TASK> Restate word for word the lines that begin the listing and end with the line holding "inset doors, a".

--- Begin ---

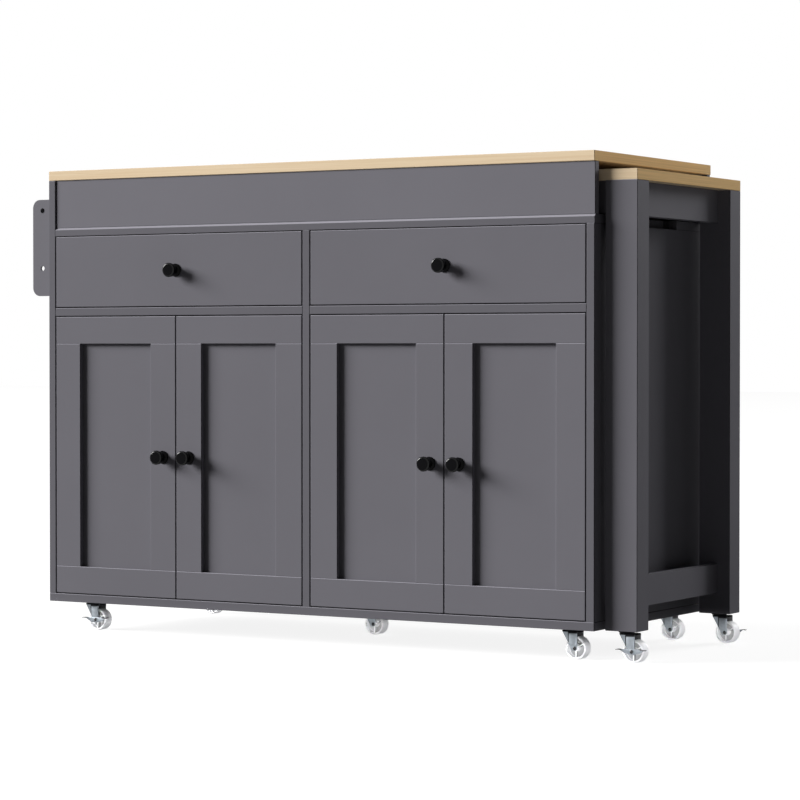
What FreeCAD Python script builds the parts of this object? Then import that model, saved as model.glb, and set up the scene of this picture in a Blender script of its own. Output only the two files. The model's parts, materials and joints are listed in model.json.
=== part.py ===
"""Rolling kitchen island: a painted board cabinet on swivel casters, with two drawers, four
inset doors, a towel rack on its left end and a table that pulls out of its right end.

Millimetres. X runs along the cabinet, the front faces -Y, Z is up. The origin is on the
floor under the middle of the whole thing, with the table pushed in.
"""
import FreeCAD, Part
import os
import Sketcher

VECTOR = FreeCAD.Vector
DOC = FreeCAD.newDocument("rolling_kitchen_island")

# Driving dimensions: alias, value, what it is
SIZES = (
    ("cabinet_width", "1232", "cabinet, left side to right side"),
    ("cabinet_depth", "502", "cabinet, front to back"),
    ("board", "16", "thickness of the cabinet's boards"),
    ("worktop_thickness", "19", "worktop board"),
    ("edge_ease", "0.8", "small bevel on every board's edges"),
    ("caster_height", "57.5", "floor to the underside of the bottom panel and of the table legs"),
    ("door_height", "556", "height of a door"),
    ("drawer_height", "141", "height of a drawer front"),
    ("recess_height", "96", "clear height between deck and worktop, where the table nests"),
    ("door_gap", "2", "gap round each door and drawer front"),
    ("back_thickness", "5", "back panel"),
    ("mid_rail_depth", "70", "rail between drawer and doors, front to back"),
    ("deck_round", "4", "bevel on the deck's top front edge"),
    ("notch_length", "191", "hand notch in the deck's right end"),
    ("notch_depth", "24", "how far the notch reaches in"),
    ("notch_round", "8", "inner corners of the notch"),
    ("fascia_thickness", "15", "long boards that close the recess at front and back"),
    ("fascia_setback", "3", "fascia behind the cabinet's face"),
    ("fascia_end_gap", "2", "gap between fascia and left side panel"),
    # Shelves and their pins
    ("shelf_level", "272", "top of the bottom panel to the underside of a shelf"),
    ("shelf_front_gap", "60", "shelf behind the cabinet's face"),
    ("shelf_side_gap", "1", "gap at each end of a shelf and behind it"),
    ("pin_radius", "2.5", "shelf pin shank"),
    ("pin_length", "7", "shank in the panel"),
    ("pin_head_radius", "4", "shelf pin head"),
    ("pin_head_length", "8", "head under the shelf"),
    ("pin_inset", "45", "pin from the shelf's front and rear edge"),
    ("socket_extra", "0.5", "socket deeper than the shank"),
    # Doors
    ("stile_width", "60", "upright member of a door"),
    ("rail_width", "54", "cross member of a door"),
    ("panel_thickness", "6", "door panel, flush with the back of the frame"),
    ("rebate_width", "8", "ledge that holds the panel"),
    # Concealed hinges
    ("hinge_end_inset", "100", "hinge cup from the end of the door"),
    ("cup_inset", "21.5", "cup centre and pivot from the door's edge"),
    ("pivot_depth", "8", "pivot behind the door's face"),
    ("cup_radius", "17.5", "bore in the stile"),
    ("cup_skin", "3.5", "wood left in front of the cup"),
    ("cup_fit", "0.05", "cup in its bore"),
    ("cup_sheet", "0.9", "wall of the cup"),
    ("cup_flange_radius", "20", "flange on the back of the stile"),
    ("hinge_pin_radius", "1.5", "pin across the cup"),
    ("hinge_pin_fit", "0.05", "eye round the pin"),
    ("eye_radius", "3", "end of the hinge arm"),
    ("arm_width", "12", "hinge arm"),
    ("arm_sheet", "2.4", "hinge arm"),
    ("arm_tail", "62", "end of the arm behind the pivot"),
    ("arm_bend", "31", "where the arm leaves the mounting plate, behind the pivot"),
    ("arm_knee", "11", "arm's elbow from the pivot, across the bay"),
    ("plate_sheet", "2", "mounting plate"),
    ("plate_length", "32", "mounting plate"),
    ("plate_height", "36", "mounting plate"),
    # Drawers
    ("drawer_back_room", "81", "drawer box to the back panel"),
    ("drawer_box_height", "100", "drawer box"),
    ("drawer_wall", "12", "sides and ends of the drawer box"),
    ("drawer_floor", "5", "drawer bottom"),
    ("drawer_floor_drop", "8", "underside of the sides to the drawer bottom"),
    ("runner_space", "12.7", "room for a runner beside the box"),
    ("runner_height", "45", "cabinet half of a runner"),
    ("runner_flange", "10", "flanges of each half"),
    ("runner_sheet", "1.2", "steel of the runner"),
    ("runner_play", "0.3", "between the two halves"),
    # Knobs
    ("knob_reach", "27", "knob in front of the door"),
    ("knob_base_radius", "13", "flange on the door"),
    ("knob_base_thickness", "4", "flange"),
    ("knob_neck_radius", "7.5", "neck"),
    ("knob_head_radius", "14", "head"),
    ("knob_head_thickness", "8", "cylindrical part of the head"),
    ("knob_flare", "5", "length of the flare behind the head"),
    ("knob_bevel", "1.8", "bevel round the face"),
    # Towel rack
    ("rack_reach", "48", "end plates, out from the left side"),
    ("rack_thickness", "4.5", "end plates"),
    ("rack_height", "195", "end plates"),
    ("rack_drop", "37", "worktop's underside to the top of the end plates"),
    ("rack_corner", "17", "rounded outer corners"),
    ("rack_setback", "10", "end plate behind the cabinet's face"),
    ("rack_flange", "22", "foot that lies on the side panel"),
    ("rack_hole_radius", "5", "both holes"),
    ("rack_hole_drop", "22", "top of the plate to the upper hole"),
    ("rack_hole_spacing", "117", "upper to lower hole"),
    ("towel_bar_fit", "0.05", "bar in its holes"),
    ("bar_overhang", "0.6", "bar past the outer face of each plate"),
    # Table
    ("table_gap", "10", "cabinet's side to the legs, pushed in"),
    ("table_inset", "24.5", "table behind the cabinet's face, and ahead of its back"),
    ("table_top_thickness", "20", "table top"),
    ("table_top_gap", "14.5", "table top to the worktop above it"),
    ("table_tail_gap", "12", "table's inner end to the left side panel"),
    ("leg_width", "64", "leg along X"),
    ("leg_depth", "48", "leg along Y"),
    ("apron_thickness", "16", "boards under the table top and between the legs"),
    ("apron_inset", "25.5", "end boards behind the legs' outer face"),
    ("apron_height", "63", "end board under the table top"),
    ("stretcher_height", "57", "low board between the legs"),
    ("stretcher_level", "39.5", "foot of the legs to the low board"),
    ("side_rail_inset", "15", "long rails behind the table top's edge"),
    ("glide_thickness", "2", "plastic glide under a rail"),
    ("glide_length", "40", "glide along the rail"),
    ("glide_play", "0.3", "glide over the deck"),
    ("stop_length", "30", "stop blocks along X"),
    ("stop_height", "40", "stop blocks"),
    ("stop_play", "5", "stop block to the face it passes"),
    ("stop_inset", "16", "fascia's stop block behind the cabinet's right side"),
    ("rail_stop_inset", "127.7", "rails' stop block from the table's inner end"),
    # Casters
    ("caster_inset", "74", "swivel axis from the cabinet's ends"),
    ("caster_row", "48", "swivel axis from the cabinet's face and back"),
    ("caster_middle_shift", "11", "fifth caster, left of the cabinet's middle"),
    ("caster_trail", "18", "axle behind the swivel axis"),
    ("stem_radius", "4", "stem in the board"),
    ("stem_length", "13", "stem in the board"),
    ("stem_room", "1", "bore deeper than the stem"),
    ("stem_fit", "0.05", "stem in its bore"),
    ("collar_radius", "15", "dust collar"),
    ("collar_height", "4", "dust collar"),
    ("collar_bevel", "1", "dust collar"),
    ("kingpin_radius", "3.5", "pin that the fork turns on"),
    ("kingpin_head_radius", "6", "head under the crown"),
    ("kingpin_head", "2", "head under the crown"),
    ("swivel_play", "0.3", "fork above and below"),
    ("bearing_fit", "0.05", "radial play of kingpin, axle and brake"),
    ("fork_sheet", "2", "steel of the fork"),
    ("fork_room", "24", "clear width between the cheeks"),
    ("fork_nose", "14", "crown ahead of the swivel axis"),
    ("fork_nose_round", "11", "front corners of the crown"),
    ("fork_heel", "4", "cheek behind the axle"),
    ("fork_chin", "5", "cheek below the axle"),
    ("cheek_width", "16", "raised strip of a cheek"),
    ("cheek_raise", "0.8", "strip stands out of the cheek"),
    ("cheek_top_reach", "10", "cheek's top ahead of the swivel axis"),
    ("heel_flange", "9.5", "bent edge behind the crown"),
    ("axle_radius", "2.5", "axle"),
    ("axle_head_radius", "4", "axle's heads"),
    ("axle_head", "2", "axle's heads"),
    ("wheel_radius", "21", "wheel"),
    ("wheel_width", "22", "rim"),
    ("rim_thickness", "3.6", "rim"),
    ("rim_bevel", "1.6", "shoulder of the tread"),
    ("hub_radius", "6", "hub"),
    ("hub_play", "0.3", "hub to each cheek"),
    ("web_thickness", "2.4", "disc between hub and rim"),
    ("rib_thickness", "2", "ribs on the disc"),
    ("rib_width", "16", "ribs across the wheel"),
    ("brake_sheet", "1.6", "brake pedal"),
    ("brake_half_length", "22", "pedal's plate from the axle"),
    ("brake_half_height", "5.2", "pedal's plate at the axle"),
    ("brake_wing_reach", "30", "tip of a wing from the axle"),
    ("brake_wing_width", "8", "wings stand out"),
    ("brake_rise", "3.5", "wings above the axle"),
)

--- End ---

RESPONSE TO THIS EXERCISE>
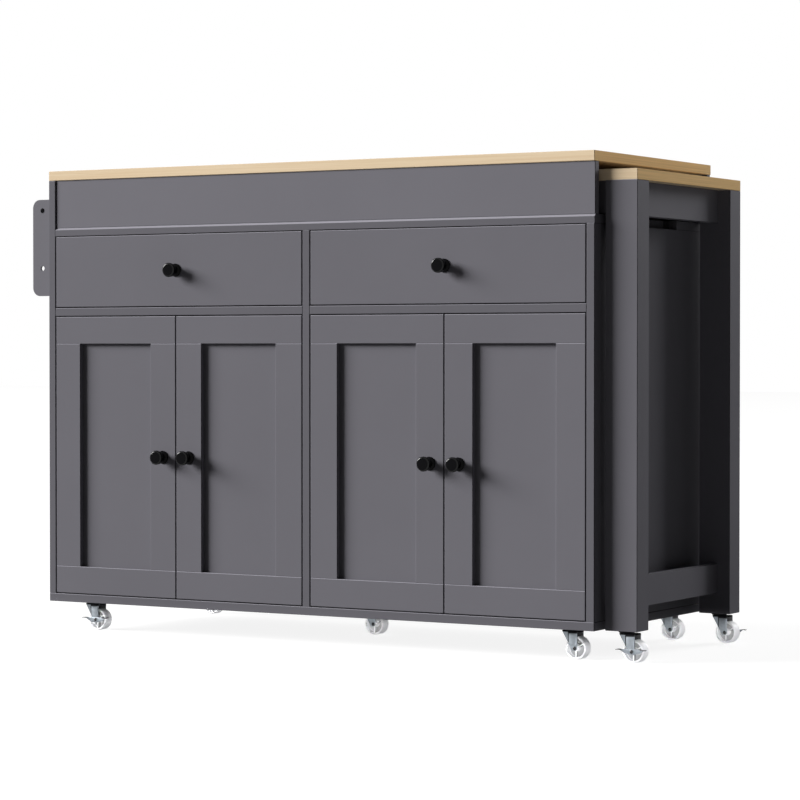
What FreeCAD Python script builds the parts of this object? Then import that model, saved as model.glb, and set up the scene of this picture in a Blender script of its own. Output only the two files. The model's parts, materials and joints are listed in model.json.
=== part.py ===
"""Rolling kitchen island: a painted board cabinet on swivel casters, with two drawers, four
inset doors, a towel rack on its left end and a table that pulls out of its right end.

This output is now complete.